### WHAT TO WORK ON
Report every line in the listing that contains the string "axes".

▽

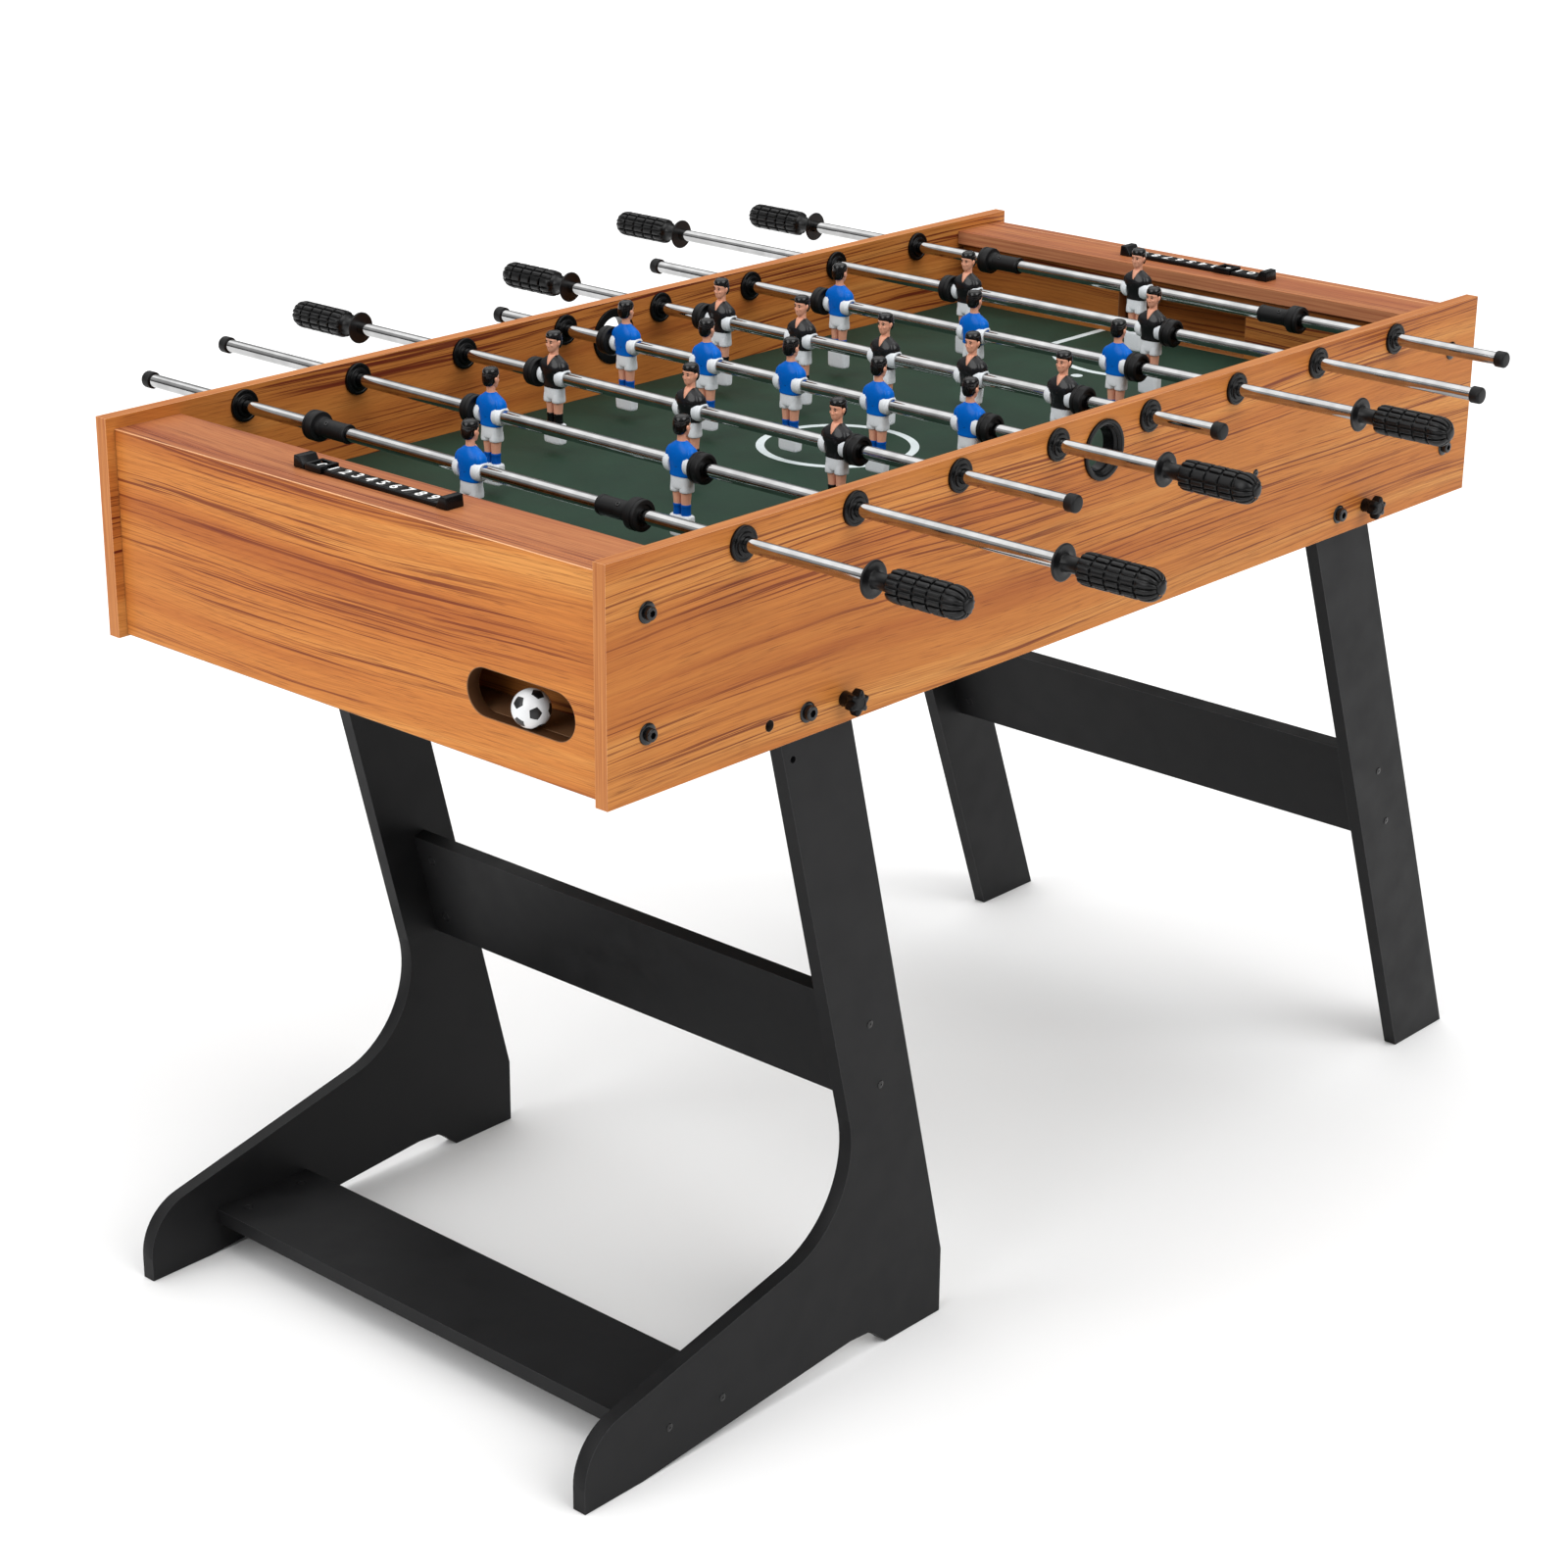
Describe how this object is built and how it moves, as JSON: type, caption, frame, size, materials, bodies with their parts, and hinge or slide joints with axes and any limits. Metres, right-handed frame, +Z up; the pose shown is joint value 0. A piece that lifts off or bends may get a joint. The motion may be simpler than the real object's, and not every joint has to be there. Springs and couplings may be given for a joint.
{
  "type": "folding foosball table",
  "caption": "Folding foosball table: wooden cabinet with playfield, sliding and turning rods with men, score counters, tilting stand and hinged far legs.",
  "frame": {"origin": "on the floor, under the middle of the whole object's box", "axes": "+X along the table from the stand end to the far end, +Y to the left, +Z up"},
  "size_m": [1.3134, 1.2158, 0.8414],
  "materials": {
    "panel_wood": "satin printed laminate",
    "end_wood": "satin printed laminate",
    "rail_wood": "satin printed laminate",
    "inner_wood": "satin printed laminate",
    "raw_wood": "plain board",
    "field_green": "smooth satin film",
    "leg_black": "satin black laminate",
    "bolt_black": "black",
    "rod_chrome": "polished",
    "bush_black": "satin",
    "grip_black": "satin",
    "bumper_rubber": "matt",
    "knob_black": "satin",
    "score_black": "satin",
    "score_slider": "satin",
    "ball_white": "satin",
    "men_blue": "gloss",
    "men_black": "gloss"
  },
  "bodies": {
    "cabinet": {"side_panel_right": "panel_wood", "side_panel_left": "panel_wood", "end_panel_near": "end_wood", "end_panel_far": "end_wood", "top_rails": "rail_wood", "goal_walls": "inner_wood", "ball_troughs": "inner_wood", "playfield": "field_green", "inner_battens": "raw_wood", "rod_bushes": "bush_black", "entry_cups": "bush_black", "score_bars": "score_black", "cabinet_bolts": "bolt_black"},
    "stand": {"stand_leg_right": "leg_black", "stand_leg_left": "leg_black", "stand_boards": "leg_black", "stand_screws": "bolt_black"},
    "far_legs": {"far_leg_right": "leg_black", "far_leg_left": "leg_black", "far_leg_board": "leg_black", "far_leg_screws": "bolt_black"},
    "score_slider_near": {"score_slider_near": "score_slider"},
    "score_slider_far": {"score_slider_far": "score_slider"},
    "ball": {"ball": "ball_white"},
    "knob_near_right": {"knob_near_right": "knob_black"},
    "knob_near_left": {"knob_near_left": "knob_black"},
    "knob_far_right": {"knob_far_right": "knob_black"},
    "knob_far_left": {"knob_far_left": "knob_black"},
    "rod_1_carriage": {"bumpers_1": "bumper_rubber"},
    "rod_1_turning": {"rod_1": "rod_chrome", "grip_1": "grip_black", "men_1": "men_blue"},
    "rod_2_carriage": {"bumpers_2": "bumper_rubber"},
    "rod_2_turning": {"rod_2": "rod_chrome", "grip_2": "grip_black", "men_2": "men_blue"},
    "rod_3_carriage": {"bumpers_3": "bumper_rubber"},
    "rod_3_turning": {"rod_3": "rod_chrome", "grip_3": "grip_black", "men_3": "men_black"},
    "rod_4_carriage": {"bumpers_4": "bumper_rubber"},
    "rod_4_turning": {"rod_4": "rod_chrome", "grip_4": "grip_black", "men_4": "men_blue"},
    "rod_5_carriage": {"bumpers_5": "bumper_rubber"},
    "rod_5_turning": {"rod_5": "rod_chrome", "grip_5": "grip_black", "men_5": "men_black"},
    "rod_6_carriage": {"bumpers_6": "bumper_rubber"},
    "rod_6_turning": {"rod_6": "rod_chrome", "grip_6": "grip_black", "men_6": "men_blue"},
    "rod_7_carriage": {"bumpers_7": "bumper_rubber"},
    "rod_7_turning": {"rod_7": "rod_chrome", "grip_7": "grip_black", "men_7": "men_black"},
    "rod_8_carriage": {"bumpers_8": "bumper_rubber"},
    "rod_8_turning": {"rod_8": "rod_chrome", "grip_8": "grip_black", "men_8": "men_black"}
  },
  "joints": [
    {"name": "table_fold", "type": "hinge", "parent": "stand", "child": "cabinet", "pos_m": [-0.40916, 0, 0.641], "axis": [0, -1, 0], "range_deg": [0, 90]},
    {"name": "far_legs_fold", "type": "hinge", "parent": "cabinet", "child": "far_legs", "pos_m": [0.35684, 0, 0.641], "axis": [0, 1, 0], "range_deg": [0, 110]},
    {"name": "score_near_slide", "type": "slide", "parent": "cabinet", "child": "score_slider_near", "axis": [0, -1, 0], "range_m": [0, 0.135]},
    {"name": "score_far_slide", "type": "slide", "parent": "cabinet", "child": "score_slider_far", "axis": [0, 1, 0], "range_m": [-0.03, 0.105]},
    {"name": "knob_near_right_pull", "type": "slide", "parent": "cabinet", "child": "knob_near_right", "axis": [0, -1, 0], "range_m": [0, 0.03]},
    {"name": "knob_near_left_pull", "type": "slide", "parent": "cabinet", "child": "knob_near_left", "axis": [0, 1, 0], "range_m": [0, 0.03]},
    {"name": "knob_far_right_pull", "type": "slide", "parent": "cabinet", "child": "knob_far_right", "axis": [0, -1, 0], "range_m": [0, 0.03]},
    {"name": "knob_far_left_pull", "type": "slide", "parent": "cabinet", "child": "knob_far_left", "axis": [0, 1, 0], "range_m": [0, 0.03]},
    {"name": "ball_take_out", "type": "slide", "parent": "cabinet", "child": "ball", "axis": [-1, 0, 0], "range_m": [0, 0.06]},
    {"name": "rod_1_push", "type": "slide", "parent": "cabinet", "child": "rod_1_carriage", "axis": [0, 1, 0], "range_m": [-0.087, 0.087]},
    {"name": "rod_1_turn", "type": "hinge", "parent": "rod_1_carriage", "child": "rod_1_turning", "pos_m": [-0.48641, 0, 0.7994], "axis": [0, 1, 0], "continuous": true},
    {"name": "rod_2_push", "type": "slide", "parent": "cabinet", "child": "rod_2_carriage", "axis": [0, 1, 0], "range_m": [-0.143, 0.143]},
    {"name": "rod_2_turn", "type": "hinge", "parent": "rod_2_carriage", "child": "rod_2_turning", "pos_m": [-0.35491, 0, 0.7994], "axis": [0, 1, 0], "continuous": true},
    {"name": "rod_3_push", "type": "slide", "parent": "cabinet", "child": "rod_3_carriage", "axis": [0, 1, 0], "range_m": [-0.086, 0.086]},
    {"name": "rod_3_turn", "type": "hinge", "parent": "rod_3_carriage", "child": "rod_3_turning", "pos_m": [-0.22341, 0, 0.7994], "axis": [0, 1, 0], "continuous": true},
    {"name": "rod_4_push", "type": "slide", "parent": "cabinet", "child": "rod_4_carriage", "axis": [0, 1, 0], "range_m": [-0.049, 0.049]},
    {"name": "rod_4_turn", "type": "hinge", "parent": "rod_4_carriage", "child": "rod_4_turning", "pos_m": [-0.09191, 0, 0.7994], "axis": [0, 1, 0], "continuous": true},
    {"name": "rod_5_push", "type": "slide", "parent": "cabinet", "child": "rod_5_carriage", "axis": [0, 1, 0], "range_m": [-0.049, 0.049]},
    {"name": "rod_5_turn", "type": "hinge", "parent": "rod_5_carriage", "child": "rod_5_turning", "pos_m": [0.03959, 0, 0.7994], "axis": [0, 1, 0], "continuous": true},
    {"name": "rod_6_push", "type": "slide", "parent": "cabinet", "child": "rod_6_carriage", "axis": [0, 1, 0], "range_m": [-0.086, 0.086]},
    {"name": "rod_6_turn", "type": "hinge", "parent": "rod_6_carriage", "child": "rod_6_turning", "pos_m": [0.17109, 0, 0.7994], "axis": [0, 1, 0], "continuous": true},
    {"name": "rod_7_push", "type": "slide", "parent": "cabinet", "child": "rod_7_carriage", "axis": [0, 1, 0], "range_m": [-0.143, 0.143]},
    {"name": "rod_7_turn", "type": "hinge", "parent": "rod_7_carriage", "child": "rod_7_turning", "pos_m": [0.30259, 0, 0.7994], "axis": [0, 1, 0], "continuous": true},
    {"name": "rod_8_push", "type": "slide", "parent": "cabinet", "child": "rod_8_carriage", "axis": [0, 1, 0], "range_m": [-0.087, 0.087]},
    {"name": "rod_8_turn", "type": "hinge", "parent": "rod_8_carriage", "child": "rod_8_turning", "pos_m": [0.43409, 0, 0.7994], "axis": [0, 1, 0], "continuous": true}
  ],
  "couplings": [
    {"joint": "far_legs_fold", "follows": "table_fold", "ratio": 1.2222}
  ]
}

△

### REPLY
Describe how this object is built and how it moves, as JSON: type, caption, frame, size, materials, bodies with their parts, and hinge or slide joints with axes and any limits. Metres, right-handed frame, +Z up; the pose shown is joint value 0. A piece that lifts off or bends may get a joint. The motion may be simpler than the real object's, and not every joint has to be there. Springs and couplings may be given for a joint.
  "frame": {"origin": "on the floor, under the middle of the whole object's box", "axes": "+X along the table from the stand end to the far end, +Y to the left, +Z up"},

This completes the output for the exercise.